Trump’s flawed Turkey-first strategy betrays Christians and Yazidis

Turkey invaded northeastern Syria on Wednesday, days after President Trump appeared to green light the operation in a telephone conversation with his Turkish counterpart Recep Tayyip Erdoğan. Trump justified his decision in a desire to counter “endless wars.” Some supporters of his decision also argue that Turkey’s grievances against Syrian Kurds were legitimate given Kurdistan Workers Party (PKK) insurgency inside Turkey. The problem with this argument is that Turkey can show no terrorist attack in recent years launched from Kurdish-held territory inside Syria.
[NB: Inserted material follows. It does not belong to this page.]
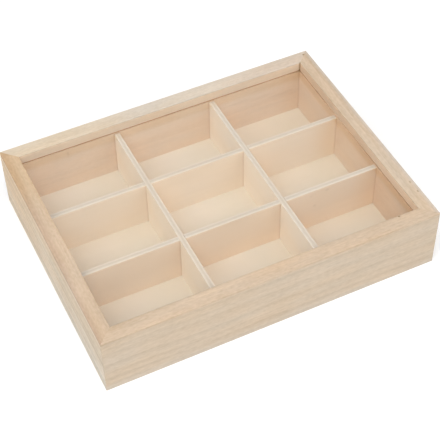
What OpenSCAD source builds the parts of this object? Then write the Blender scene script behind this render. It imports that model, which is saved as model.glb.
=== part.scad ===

To the contrary, the local Kurdish administration secured the Turkish border. Turkey’s proponents also twist the truth when they argue that Syrian Kurds were separatist (they sought not independence but federalism within Syria) or that war was necessary to achieve peace and security. Turkey refused for the past several years to renew peace talks with Kurdish parties inside and outside Turkey, arrested Kurdish elected leaders who challenged Erdoğan, razed Kurdish towns inside Turkey such as Cizre, Sur, and Nusaybin to the ground, and ethnically cleansed the Afrin district in Syria.

For U.S. security, Trump’s move is a disaster. It resurrects the Islamic State and al Qaeda threat, empowers the Islamic State’s greatest enabler, and gives Iran an opening to expand its reach by forcing the Kurds into Bashar Assad’s embrace. As the invasion unfolded, Turkish Interior Minister Süleyman Soylu said on CNN Türk that Turkey would now “make a deal with ISIS.”

Turkey’s invasion of Syria may be, for the United States, a strategic error. But for Syrian Christians, Yazidis, and other religious minorities as well as women, it is a disaster. Northeastern Syria had its problems, but it was the freest and most stable part of the country. Yazidi temples and Christian churches dotted the landscape, and Syrians regardless of faith lived with each other, interacted in the same schools and markets, and worshiped without fear of reprisal. In the town of Amudeh this past summer, I stopped for a tea with a shopkeeper whom I later learned was Jewish. Local authorities made Syriac an official language. License plates were trilingual with Arabic, Syriac, and Kurdish, as were government offices.

The Yazidi plight at the hands of the Islamic State has been well-covered in the West, but Turkey’s warning against the free press has meant far less attention to Turkey’s active discrimination against Yazidis under its control. Erdoğan has castigated the Yazidis (falsely) for not believing in God and both the Turkish government and municipalities run by Erdoğan’s political party have refused to support Yazidi refugees in Turkey, even as they provide aid to Muslim refugees living alongside them. When Turkey previously invaded Syria’s Afrin district, it and its proxies targeted Yazidi civilians.

Within Syria, Turkey and its Free Syrian Army proxies regularly target Christians and Yazidis. In Afrin, for example, Turkey and Turkish-backed administrators have refused to register locals with Kurdish names. Likewise, the Turkish administration refuses to issue identification cards to Christian and minority women who do not cover their hair or wear conservative Islamic veils. In the latest Turkish bombardment, the choice of targets is telling: Turkish planes struck Bisheriya, the largest Christian neighborhood in Qamishli city, setting numerous houses alight and killing several civilians, even though there were no Syrian Defense Forces positions in the area.

Under Erdoğan, Turkey supported the Islamic State financially, logistically, and materially. The true basis of their solidarity, however, is a shared Islamist supremacist vision. What the Islamic State did in is five-year caliphate, Turkish and Ottoman forces did a century ago to Turkey’s Armenian and other Christian populations. Atrocities occur, and some societies acknowledge them and seek forgiveness; official Turkish policy, however, has been to deny them.

Trump may define himself as a president who stands up for religious freedom, but his latest move on Syria shows that he is instead an enabler to the enemies of religious freedom.